HAYLEY STOCKALL #4: Bedroom Ceilings

Art by Frances Cannon
Art by Frances Cannon

IT IS EASIER for me to spot the chaos and the confusion now than it is for me to pinpoint where it first emerged.

 

I am twenty when the cracks start appearing and, before I make it to twenty-one, the foundations completely slip. I cannot eat, I cannot sleep, I cannot do anything but panic.

So I seek help.

 

I am early for my appointment, but the rest of the world is running behind. The doctor leads me down a hallway. She smiles but it doesn’t reach her eyes.

‘Tell me why you’re here,’ she begins. I have rehearsed this part, so I say my lines without fluctuation. She places a tight strap around my arm and when that is finished she says, ‘Your heart’s beating like a little rabbit’s,’ and smiles again. It still doesn’t reach her eyes. I take the prescription and fold it once and then twice and leave the clinic, crushing Jacaranda petals beneath my feet.

 

The days drag. Each hour feels like it has tripled in length, and I am forced to find ways to pass the time. A walk around the neighbourhood might take care of an hour. Can I wash my hair for 30 minutes? Do I need to go to the bathroom again? If only we could dissect time as we would an orange. Peel away the hours we have no use for, and savour those filled with sweetness and all that is good.

 

I take the anti-depressants every morning upon waking, and I spend the rest of the day memorising the side effects.

Nausea, decreased or increased appetite, abnormal dreams.

Sexual disturbances (decreased sexual drive).

Fatigue and muscle pain.

Anxiety and difficulty falling asleep.

Thoughts of self-harm (frequency not known).

Surely they must be doing some good.

 

In my dreams I smash lamps, throw rocks through windows. I scream at my mother you’re not good enough, you’re not good enough, and pull my hair out in large clumps that gather at my feet. In the morning I take the little white pill again.

 

‘Tell me why you’re here,’ she said.

I’ve spent my entire childhood staring at ceilings, wondering when one would fly off and suck me away with it.

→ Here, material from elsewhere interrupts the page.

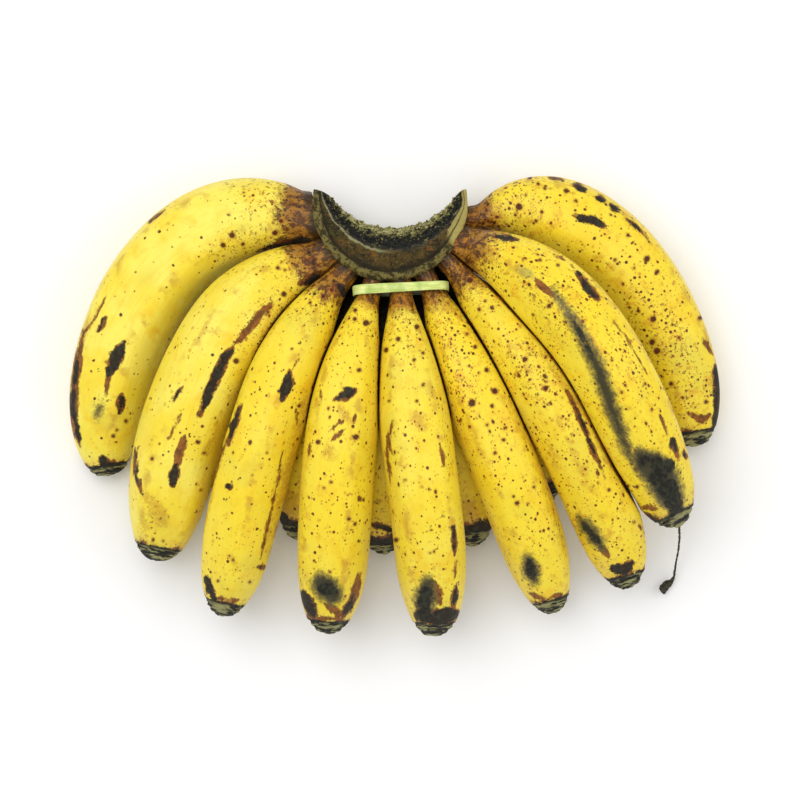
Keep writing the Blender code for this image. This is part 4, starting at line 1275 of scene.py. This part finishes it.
def strap_material():
    """Pale green split fibre, with painted shade darkening the run that goes under the necks."""
    s = Shader("green_strap_fine")
    strap = s.attribute("strap", vector=True)
    fibre = s.noise(s.stretch(strap, 0.12, 1.0, 0.4), 1.3, 3.0)
    patch = s.noise(strap, 0.14, 3.0)
    colour = s.mix(s.step(fibre, 0.3, 0.7), STRAP_GREEN, STRAP_PALE)
    colour = s.cover(colour, STRAP_DEEP, s.step(patch, 0.48, 0.7), 0.6)
    height = s.node("ShaderNodeSeparateXYZ")
    s.put(height.inputs["Vector"], strap)
    # Painted shade: the strap's lower run, under the necks, turns dark olive
    shaded_under = s.minus(1.0, s.step(height.outputs["Z"], -4.0, 3.0))
    colour = s.cover(colour, STRAP_UNDER_SHADE, shaded_under, 0.85)
    return s.finished(colour, 0.42, normal=s.bump(fibre, 0.0003))


def thread_rings():
    """Rings of the dried thread along a smooth curve through its points, with a lumpy knob."""
    places = np.array([place for place, _ in THREAD])
    shares = np.array([share for _, share in THREAD])
    run = lengths_along(places)
    steps = np.linspace(0.0, run[-1], THREAD_STATIONS)
    line = blend(steps, run, places)
    for _ in range(6):
        line[1:-1] = (line[:-2] + 2.0 * line[1:-1] + line[2:]) / 4.0
    radius = THREAD_RADIUS * np.interp(steps, run, shares)
    radius *= np.clip((run[-1] - steps) / 1.2, 0.35, 1.0) ** 0.5
    tangent = unit(np.gradient(line, axis=0))
    side = unit(np.cross(tangent, (0.0, 0.0, 1.0)))
    up = np.cross(side, tangent)
    turns = np.linspace(0.0, 2.0 * math.pi, THREAD_SIDES, endpoint=False)
    ring = np.cos(turns)[None, :, None] * side[:, None] + np.sin(turns)[None, :, None] * up[:, None]
    skin = (line[:, None] + ring * radius[:, None, None]).reshape(-1, 3)
    rough = 1.0 + 0.16 * wave_noise(skin, 2.6, 31)
    rough = np.clip(rough.reshape(len(line), -1), 0.7, 1.15) - 0.12
    return line[:, None] + ring * (radius[:, None] * rough)[..., None]


def make_thread():
    """The dried flower thread on the tip of the eighth front banana."""
    rings = thread_rings()
    mesh = new_mesh("dried_thread_fine", rings)
    add_attribute(mesh, "place", np.concatenate([rings.reshape(-1, 3), rings[0, :1], rings[-1, :1]]))
    piece = link("dried_thread_fine", mesh, thread_material())
    dress(piece, "dried_flower", "dried_flower_thread")


def thread_material():
    """Dry, nearly black flower, paler in its grain."""
    s = Shader("dried_flower_fine")
    grain = s.noise(s.attribute("place", vector=True), 1.2, 4.0, 0.65)
    colour = s.mix(s.step(grain, 0.45, 0.7), THREAD_DARK, THREAD_LIGHT)
    return s.finished(colour, 0.8, normal=s.bump(grain, 0.0004))


def add_floor():
    """A plain pale floor under the hand."""
    mesh = bpy.data.meshes.new("floor")
    corners = [(x * FLOOR_HALF, y * FLOOR_HALF, 0.0) for x, y in ((-1, -1), (1, -1), (1, 1), (-1, 1))]
    mesh.from_pydata(corners, [], [(0, 1, 2, 3)])
    floor = link("floor", mesh, Shader("pale_floor").finished(FLOOR_COLOUR, 0.9, 0.1))
    floor.location.z = -FLOOR_BELOW


def add_light(name, place, width, power):
    """A soft square light that faces the hand."""
    lamp = bpy.data.lights.new(name, "AREA")
    lamp.energy = power
    lamp.size = width
    thing = bpy.data.objects.new(name, lamp)
    thing.location = place
    facing = Vector(LIGHTS_FACE) - Vector(place)
    thing.rotation_euler = facing.to_track_quat("-Z", "Y").to_euler()
    bpy.context.scene.collection.objects.link(thing)


def add_studio():
    """Soft white light all round, a broad key from the upper left and a weaker fill."""
    world = bpy.data.worlds.new("studio")
    world.use_nodes = True
    sky = world.node_tree.nodes["Background"]
    sky.inputs["Color"].default_value = (1.0, 1.0, 1.0, 1.0)
    sky.inputs["Strength"].default_value = SKY_STRENGTH
    bpy.context.scene.world = world
    for light in LIGHTS:
        add_light(*light)
    bpy.context.scene.view_settings.view_transform = "Standard"


def add_camera():
    """The photograph's camera: straight above, far away, with a long lens."""
    data = bpy.data.cameras.new("camera")
    data.sensor_width = SENSOR_WIDTH
    data.lens = CAMERA_LENS
    data.clip_end = 100.0
    camera = bpy.data.objects.new("camera", data)
    middle = np.array(CAMERA_AIM) - HAND_MIDDLE
    camera.location = (middle[0] * MM, middle[1] * MM, CAMERA_HEIGHT * MM)
    bpy.context.scene.collection.objects.link(camera)
    bpy.context.scene.camera = camera


def main():
    """Build every piece, the stage and the camera."""
    add_camera()
    make_bananas()
    make_crown()
    make_band()
    make_thread()
    add_floor()
    add_studio()


main()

‘I’m just not feeling so great,’ I said.

 

It can seem impossible to write of sadness. You feel sadness, you are sadness. You want to sink into the ground and never resurface.

 

I learn a new German word: zukunftsangst. ‘Future angst’. It becomes my ‘word of the day’ every day.

 

How many hours have I passed, lying on beds staring at a series of bedroom ceilings, staring until the kaleidoscopic shapes appear? Do these small parts make any kind of whole?

 

A sliver of hope, of faith. An assurance. Something that comes to me in my sleep:

One day you will climb to the top of the tallest tree and you will hold the sun in your cupped hands, and slowly it will begin to melt.

 

Please let me peel away these hours.